= REQUIRED WORK =
Nothing outside the stretch should be returned: give exactly the lines from the line containing "imported = [obj" through the line containing "CAMERA_ROLL = 0.0101", including both.

══ DATASET CONTENT ══

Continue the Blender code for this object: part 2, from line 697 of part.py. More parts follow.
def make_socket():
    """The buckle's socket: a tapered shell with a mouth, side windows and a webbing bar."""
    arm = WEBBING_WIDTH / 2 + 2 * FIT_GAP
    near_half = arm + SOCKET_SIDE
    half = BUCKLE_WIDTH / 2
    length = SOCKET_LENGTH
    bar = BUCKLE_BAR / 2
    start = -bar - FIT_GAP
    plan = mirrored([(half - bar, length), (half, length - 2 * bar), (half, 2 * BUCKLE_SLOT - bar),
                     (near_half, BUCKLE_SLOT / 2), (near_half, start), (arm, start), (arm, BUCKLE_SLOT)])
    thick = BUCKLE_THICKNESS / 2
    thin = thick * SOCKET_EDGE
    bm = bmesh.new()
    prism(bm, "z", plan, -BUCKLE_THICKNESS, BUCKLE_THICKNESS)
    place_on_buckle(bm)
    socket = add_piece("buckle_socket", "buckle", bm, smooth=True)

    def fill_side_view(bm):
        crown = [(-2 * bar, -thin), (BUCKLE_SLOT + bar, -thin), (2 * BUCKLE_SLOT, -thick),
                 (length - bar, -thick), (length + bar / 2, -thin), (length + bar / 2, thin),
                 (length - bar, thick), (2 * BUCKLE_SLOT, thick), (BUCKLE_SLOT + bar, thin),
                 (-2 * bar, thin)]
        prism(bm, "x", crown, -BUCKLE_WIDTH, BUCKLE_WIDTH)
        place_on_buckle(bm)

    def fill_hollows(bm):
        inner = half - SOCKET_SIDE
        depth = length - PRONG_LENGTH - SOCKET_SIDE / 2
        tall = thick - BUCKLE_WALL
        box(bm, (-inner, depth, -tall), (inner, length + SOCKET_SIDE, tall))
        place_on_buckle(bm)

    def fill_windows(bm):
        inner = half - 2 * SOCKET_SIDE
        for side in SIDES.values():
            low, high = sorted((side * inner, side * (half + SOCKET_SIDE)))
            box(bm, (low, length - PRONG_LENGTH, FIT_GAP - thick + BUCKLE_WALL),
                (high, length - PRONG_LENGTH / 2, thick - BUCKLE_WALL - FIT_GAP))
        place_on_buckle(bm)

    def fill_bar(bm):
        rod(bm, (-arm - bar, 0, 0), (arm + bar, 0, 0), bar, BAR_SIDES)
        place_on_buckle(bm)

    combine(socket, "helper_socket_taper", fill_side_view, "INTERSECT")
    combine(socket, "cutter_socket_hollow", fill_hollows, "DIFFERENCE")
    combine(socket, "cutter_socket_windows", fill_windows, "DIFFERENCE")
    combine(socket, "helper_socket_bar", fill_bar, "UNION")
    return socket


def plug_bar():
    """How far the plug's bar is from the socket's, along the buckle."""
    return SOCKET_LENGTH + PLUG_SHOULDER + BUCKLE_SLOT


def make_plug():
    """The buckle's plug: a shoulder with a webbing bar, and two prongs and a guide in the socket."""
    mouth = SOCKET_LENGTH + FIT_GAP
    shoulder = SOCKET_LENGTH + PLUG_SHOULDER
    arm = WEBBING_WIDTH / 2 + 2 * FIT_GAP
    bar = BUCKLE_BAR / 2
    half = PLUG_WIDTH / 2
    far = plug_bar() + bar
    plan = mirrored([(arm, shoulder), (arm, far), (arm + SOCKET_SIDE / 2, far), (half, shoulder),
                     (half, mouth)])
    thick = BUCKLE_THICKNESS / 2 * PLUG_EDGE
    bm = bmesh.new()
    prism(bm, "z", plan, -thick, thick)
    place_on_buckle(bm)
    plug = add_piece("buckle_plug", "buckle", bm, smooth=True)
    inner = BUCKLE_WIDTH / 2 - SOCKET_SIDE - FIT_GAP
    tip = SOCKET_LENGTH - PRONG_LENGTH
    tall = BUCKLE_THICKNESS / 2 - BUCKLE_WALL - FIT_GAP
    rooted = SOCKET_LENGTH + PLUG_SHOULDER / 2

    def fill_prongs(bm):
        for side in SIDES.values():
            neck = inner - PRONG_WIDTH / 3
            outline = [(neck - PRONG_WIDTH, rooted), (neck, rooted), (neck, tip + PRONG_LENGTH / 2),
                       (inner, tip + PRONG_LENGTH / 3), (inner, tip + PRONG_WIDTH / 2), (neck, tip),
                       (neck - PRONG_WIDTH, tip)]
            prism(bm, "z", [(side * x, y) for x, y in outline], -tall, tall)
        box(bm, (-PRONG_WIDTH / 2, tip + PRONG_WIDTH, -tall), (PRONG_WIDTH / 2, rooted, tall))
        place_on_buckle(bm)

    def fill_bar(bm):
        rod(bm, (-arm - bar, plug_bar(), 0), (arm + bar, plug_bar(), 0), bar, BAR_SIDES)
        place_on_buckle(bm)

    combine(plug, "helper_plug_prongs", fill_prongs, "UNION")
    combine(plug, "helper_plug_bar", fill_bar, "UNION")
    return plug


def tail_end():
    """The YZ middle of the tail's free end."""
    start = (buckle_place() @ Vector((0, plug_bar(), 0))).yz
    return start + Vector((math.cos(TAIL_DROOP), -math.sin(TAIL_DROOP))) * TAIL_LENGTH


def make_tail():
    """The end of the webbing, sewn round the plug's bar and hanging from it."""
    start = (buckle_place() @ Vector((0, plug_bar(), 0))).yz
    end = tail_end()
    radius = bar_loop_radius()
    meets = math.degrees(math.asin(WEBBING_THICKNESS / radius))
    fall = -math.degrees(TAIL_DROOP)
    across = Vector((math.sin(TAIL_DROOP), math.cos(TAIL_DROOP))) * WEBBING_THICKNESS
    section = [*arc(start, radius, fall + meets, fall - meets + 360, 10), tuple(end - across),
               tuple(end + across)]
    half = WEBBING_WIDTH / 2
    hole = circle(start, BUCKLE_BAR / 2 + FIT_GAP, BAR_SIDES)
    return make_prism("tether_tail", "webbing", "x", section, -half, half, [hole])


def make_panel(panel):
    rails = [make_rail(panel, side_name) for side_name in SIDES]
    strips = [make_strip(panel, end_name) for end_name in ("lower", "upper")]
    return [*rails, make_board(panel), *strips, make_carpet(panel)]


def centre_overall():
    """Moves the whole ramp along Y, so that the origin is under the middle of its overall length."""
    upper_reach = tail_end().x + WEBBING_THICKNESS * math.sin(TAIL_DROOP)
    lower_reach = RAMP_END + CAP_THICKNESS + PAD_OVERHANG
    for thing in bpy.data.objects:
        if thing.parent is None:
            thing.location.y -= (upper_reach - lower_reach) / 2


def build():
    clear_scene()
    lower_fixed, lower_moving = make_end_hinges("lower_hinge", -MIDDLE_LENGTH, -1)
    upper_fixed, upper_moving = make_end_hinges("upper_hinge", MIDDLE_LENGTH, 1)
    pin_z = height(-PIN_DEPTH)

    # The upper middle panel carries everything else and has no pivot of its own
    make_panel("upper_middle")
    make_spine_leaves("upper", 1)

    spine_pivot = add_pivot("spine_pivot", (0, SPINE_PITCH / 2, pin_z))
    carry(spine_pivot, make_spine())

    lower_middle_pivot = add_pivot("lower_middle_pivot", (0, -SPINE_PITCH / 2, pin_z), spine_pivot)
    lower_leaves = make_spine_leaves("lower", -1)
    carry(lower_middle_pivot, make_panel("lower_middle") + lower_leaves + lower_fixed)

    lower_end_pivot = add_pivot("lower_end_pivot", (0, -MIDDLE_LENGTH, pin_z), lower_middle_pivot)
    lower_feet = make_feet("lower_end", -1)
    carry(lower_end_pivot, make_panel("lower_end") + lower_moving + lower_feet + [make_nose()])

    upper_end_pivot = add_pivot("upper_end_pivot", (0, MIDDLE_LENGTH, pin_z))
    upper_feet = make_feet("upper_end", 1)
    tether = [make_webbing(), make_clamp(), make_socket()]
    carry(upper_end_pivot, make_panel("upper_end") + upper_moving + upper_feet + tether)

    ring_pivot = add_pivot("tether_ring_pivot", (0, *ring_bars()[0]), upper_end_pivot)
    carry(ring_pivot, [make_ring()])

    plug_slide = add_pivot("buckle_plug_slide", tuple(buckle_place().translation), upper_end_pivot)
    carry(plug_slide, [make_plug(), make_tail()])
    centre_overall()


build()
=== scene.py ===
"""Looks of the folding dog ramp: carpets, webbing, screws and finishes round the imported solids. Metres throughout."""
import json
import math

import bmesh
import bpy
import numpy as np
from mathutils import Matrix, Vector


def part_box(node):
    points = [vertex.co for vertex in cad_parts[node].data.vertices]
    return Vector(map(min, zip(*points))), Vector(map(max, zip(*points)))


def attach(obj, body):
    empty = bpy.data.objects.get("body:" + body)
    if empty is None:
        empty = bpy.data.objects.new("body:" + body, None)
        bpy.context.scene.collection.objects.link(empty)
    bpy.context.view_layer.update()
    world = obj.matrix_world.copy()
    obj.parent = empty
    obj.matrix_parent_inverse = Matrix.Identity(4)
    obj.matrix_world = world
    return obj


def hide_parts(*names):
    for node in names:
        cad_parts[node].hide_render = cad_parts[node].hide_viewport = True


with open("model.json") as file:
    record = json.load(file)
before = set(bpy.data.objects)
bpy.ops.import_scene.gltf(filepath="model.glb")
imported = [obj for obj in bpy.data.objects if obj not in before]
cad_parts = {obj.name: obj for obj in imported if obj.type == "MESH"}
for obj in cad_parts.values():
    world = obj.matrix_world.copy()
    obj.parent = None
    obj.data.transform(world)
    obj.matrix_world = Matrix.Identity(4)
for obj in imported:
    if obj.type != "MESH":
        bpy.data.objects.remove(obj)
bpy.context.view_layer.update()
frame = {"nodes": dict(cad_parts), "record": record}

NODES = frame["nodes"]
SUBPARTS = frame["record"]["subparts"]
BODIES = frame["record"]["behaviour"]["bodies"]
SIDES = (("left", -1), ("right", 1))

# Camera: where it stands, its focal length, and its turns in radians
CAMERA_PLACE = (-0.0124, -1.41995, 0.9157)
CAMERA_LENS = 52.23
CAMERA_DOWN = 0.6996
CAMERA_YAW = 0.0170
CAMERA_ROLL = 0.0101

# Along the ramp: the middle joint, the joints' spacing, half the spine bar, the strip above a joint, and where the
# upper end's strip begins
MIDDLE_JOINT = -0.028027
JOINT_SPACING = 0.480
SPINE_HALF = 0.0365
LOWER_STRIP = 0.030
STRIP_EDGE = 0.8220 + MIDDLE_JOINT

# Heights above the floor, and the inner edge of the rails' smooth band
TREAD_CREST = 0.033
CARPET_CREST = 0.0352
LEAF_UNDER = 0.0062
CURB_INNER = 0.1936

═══

= EXERCISE ANSWER =
imported = [obj for obj in bpy.data.objects if obj not in before]
cad_parts = {obj.name: obj for obj in imported if obj.type == "MESH"}
for obj in cad_parts.values():
    world = obj.matrix_world.copy()
    obj.parent = None
    obj.data.transform(world)
    obj.matrix_world = Matrix.Identity(4)
for obj in imported:
    if obj.type != "MESH":
        bpy.data.objects.remove(obj)
bpy.context.view_layer.update()
frame = {"nodes": dict(cad_parts), "record": record}

NODES = frame["nodes"]
SUBPARTS = frame["record"]["subparts"]
BODIES = frame["record"]["behaviour"]["bodies"]
SIDES = (("left", -1), ("right", 1))

# Camera: where it stands, its focal length, and its turns in radians
CAMERA_PLACE = (-0.0124, -1.41995, 0.9157)
CAMERA_LENS = 52.23
CAMERA_DOWN = 0.6996
CAMERA_YAW = 0.0170
CAMERA_ROLL = 0.0101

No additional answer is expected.